> What you are asked to do
Collect all lines below with the string "from".

*****

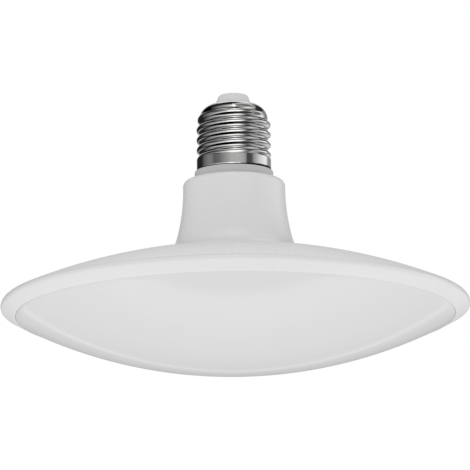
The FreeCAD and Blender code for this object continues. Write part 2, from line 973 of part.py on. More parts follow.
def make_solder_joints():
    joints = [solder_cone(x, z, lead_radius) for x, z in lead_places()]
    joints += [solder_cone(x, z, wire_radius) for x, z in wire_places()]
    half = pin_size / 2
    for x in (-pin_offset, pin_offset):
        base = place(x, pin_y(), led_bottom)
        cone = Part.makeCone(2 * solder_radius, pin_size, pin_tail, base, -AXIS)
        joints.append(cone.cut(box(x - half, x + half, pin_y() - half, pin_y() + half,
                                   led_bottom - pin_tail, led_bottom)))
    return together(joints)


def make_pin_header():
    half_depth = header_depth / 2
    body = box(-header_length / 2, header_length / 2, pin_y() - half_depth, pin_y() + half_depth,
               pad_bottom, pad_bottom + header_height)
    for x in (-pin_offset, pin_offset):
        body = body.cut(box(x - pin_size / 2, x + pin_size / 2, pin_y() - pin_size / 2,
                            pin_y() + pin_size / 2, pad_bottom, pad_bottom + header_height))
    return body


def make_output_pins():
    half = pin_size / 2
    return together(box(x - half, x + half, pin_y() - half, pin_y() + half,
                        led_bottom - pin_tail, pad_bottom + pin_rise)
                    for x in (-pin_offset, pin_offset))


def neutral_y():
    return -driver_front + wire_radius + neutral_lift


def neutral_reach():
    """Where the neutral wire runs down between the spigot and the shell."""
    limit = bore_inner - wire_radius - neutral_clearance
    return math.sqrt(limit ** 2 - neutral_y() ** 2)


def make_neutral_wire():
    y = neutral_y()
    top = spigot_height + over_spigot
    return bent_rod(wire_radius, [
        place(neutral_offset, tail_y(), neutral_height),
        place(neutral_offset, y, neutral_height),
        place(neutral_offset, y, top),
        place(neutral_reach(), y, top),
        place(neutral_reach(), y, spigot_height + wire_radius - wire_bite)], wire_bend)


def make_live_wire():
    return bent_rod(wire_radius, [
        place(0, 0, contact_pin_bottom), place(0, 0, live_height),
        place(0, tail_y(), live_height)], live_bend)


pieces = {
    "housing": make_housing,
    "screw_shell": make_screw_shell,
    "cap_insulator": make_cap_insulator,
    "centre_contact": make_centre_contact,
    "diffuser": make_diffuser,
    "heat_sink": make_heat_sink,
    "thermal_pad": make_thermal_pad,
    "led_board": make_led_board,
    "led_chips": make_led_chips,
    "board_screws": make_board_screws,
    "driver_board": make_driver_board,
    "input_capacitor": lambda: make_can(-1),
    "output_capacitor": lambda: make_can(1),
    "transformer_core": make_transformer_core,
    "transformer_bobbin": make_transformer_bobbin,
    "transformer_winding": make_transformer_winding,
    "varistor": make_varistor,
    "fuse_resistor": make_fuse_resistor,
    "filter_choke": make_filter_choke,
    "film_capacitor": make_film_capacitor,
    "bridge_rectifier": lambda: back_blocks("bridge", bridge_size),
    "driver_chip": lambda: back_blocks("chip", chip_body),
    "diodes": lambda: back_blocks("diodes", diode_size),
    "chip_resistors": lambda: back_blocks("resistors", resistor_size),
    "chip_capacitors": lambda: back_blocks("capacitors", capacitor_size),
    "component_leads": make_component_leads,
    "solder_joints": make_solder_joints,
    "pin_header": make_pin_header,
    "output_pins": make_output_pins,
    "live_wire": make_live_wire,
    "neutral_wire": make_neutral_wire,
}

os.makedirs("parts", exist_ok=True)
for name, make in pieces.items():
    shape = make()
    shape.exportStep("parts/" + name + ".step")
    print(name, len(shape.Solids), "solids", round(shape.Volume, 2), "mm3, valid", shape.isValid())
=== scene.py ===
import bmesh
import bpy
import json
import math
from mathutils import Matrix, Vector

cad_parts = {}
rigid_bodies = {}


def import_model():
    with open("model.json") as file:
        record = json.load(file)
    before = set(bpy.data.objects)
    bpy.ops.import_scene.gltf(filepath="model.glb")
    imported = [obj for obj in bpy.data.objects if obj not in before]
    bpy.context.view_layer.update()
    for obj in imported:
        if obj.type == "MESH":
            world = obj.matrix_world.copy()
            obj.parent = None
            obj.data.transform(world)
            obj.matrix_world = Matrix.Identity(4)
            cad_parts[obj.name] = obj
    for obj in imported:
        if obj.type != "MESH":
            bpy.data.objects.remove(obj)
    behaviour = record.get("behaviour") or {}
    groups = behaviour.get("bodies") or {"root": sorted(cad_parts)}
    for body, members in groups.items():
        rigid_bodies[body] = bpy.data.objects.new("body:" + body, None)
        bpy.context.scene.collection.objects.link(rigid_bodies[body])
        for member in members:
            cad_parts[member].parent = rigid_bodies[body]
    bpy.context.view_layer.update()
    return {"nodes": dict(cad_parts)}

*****

> Problem solution
The FreeCAD and Blender code for this object continues. Write part 2, from line 973 of part.py on. More parts follow.
from mathutils import Matrix, Vector